Em resumo, nas eleições de 2010 convivemos com dois problemas significativos: a ausência de conexão das escassas propostas de políticas para as mulheres a um programa de governo para o Brasil do século 21 e, consequentemente, a não diferenciação entre as propostas apresentadas pelas candidaturas de Dilma Rousseff, José Serra e Marina Silva.

Aqui é preciso chamar a atenção para o papel da mídia na cobertura destas eleições. Espera-se que o jornalismo não fique passivo diante de propostas pouco detalhadas ou mesmo frente à ausência de propostas para problemas concretos da população.

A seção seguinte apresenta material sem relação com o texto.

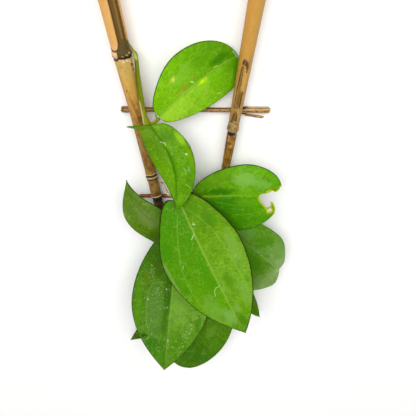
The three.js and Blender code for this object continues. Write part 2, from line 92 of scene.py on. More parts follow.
class Tree:
    """A node tree, with short calls that add nodes and read like the formulas they stand for."""

    def __init__(self, nodes):
        self.nodes = nodes

    def feed(self, socket, term):
        """Links a field to a socket, or sets the socket to a plain value."""
        if isinstance(term, Field):
            self.nodes.links.new(term.socket, socket)
        elif term is not None:
            socket.default_value = term

    def add(self, kind, *terms, named=None, **settings):
        """Adds a node and feeds its inputs in order or by name. Gives its first output in use."""
        node = self.nodes.nodes.new(kind)
        for name, value in settings.items():
            setattr(node, name, value)
        in_use = [socket for socket in node.inputs if socket.enabled]
        pairs = list(zip(in_use, terms))
        pairs += [(shown(node.inputs, name), term) for name, term in (named or {}).items()]
        for socket, term in pairs:
            self.feed(socket, term)
        return Field(self, shown(node.outputs))

    def calc(self, operation, *terms):
        return self.add("ShaderNodeMath", *terms, operation=operation)

    def vector(self, operation, *terms):
        return self.add("ShaderNodeVectorMath", *terms, operation=operation)

    def scaled(self, vector, factor):
        return self.add("ShaderNodeVectorMath", named={"Vector": vector, "Scale": factor}, operation="SCALE")

    def xyz(self, x=0.0, y=0.0, z=0.0):
        return self.add("ShaderNodeCombineXYZ", x, y, z)

    def parts(self, vector):
        """The X, Y and Z of a vector."""
        x = self.add("ShaderNodeSeparateXYZ", vector)
        return x, x.also("Y"), x.also("Z")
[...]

Em contexto eleitoral, os meios de comunicação têm o papel de monitorar a implementação, a alocação de recursos e a execução de políticas.

Mesmo diante de fatos noticiosos importantes para a vida das mulheres, a maioria dos veí­culos da mídia impressa e televisiva não investiu em um jornalismo investigativo de fato, que interpelasse as candidaturas sobre suas propostas para os principais problemas do país. No quesito debate público sobre as propostas de políticas para as mulheres na eleição presidencial de 2010, o jornalismo ficou devendo. Assim como as campanhas presidenciais, os partidos e os movimentos sociais de mulheres, a mídia não exerceu o seu papel crítico no debate público sobre desigualdade de gênero e educação, saúde, segurança, pobreza, desenvolvimento tecnológico etc.

Um olhar político sobre as mulheres

A eleição de Dilma Rousseff em 31 de outubro, se deu graças à expressiva votação do eleitorado feminino – é imperativo exigir da primeira mulher presidenta do Brasil uma plataforma de governo com políticas públicas que considerem as necessidades e reflitam o protagonismo das brasileiras para o Brasil seguir mudando. E aqui, não há meias palavras: queremos poder político – mulheres competentes nos ministérios – e poder econômico – recursos orçamentários para políticas públicas.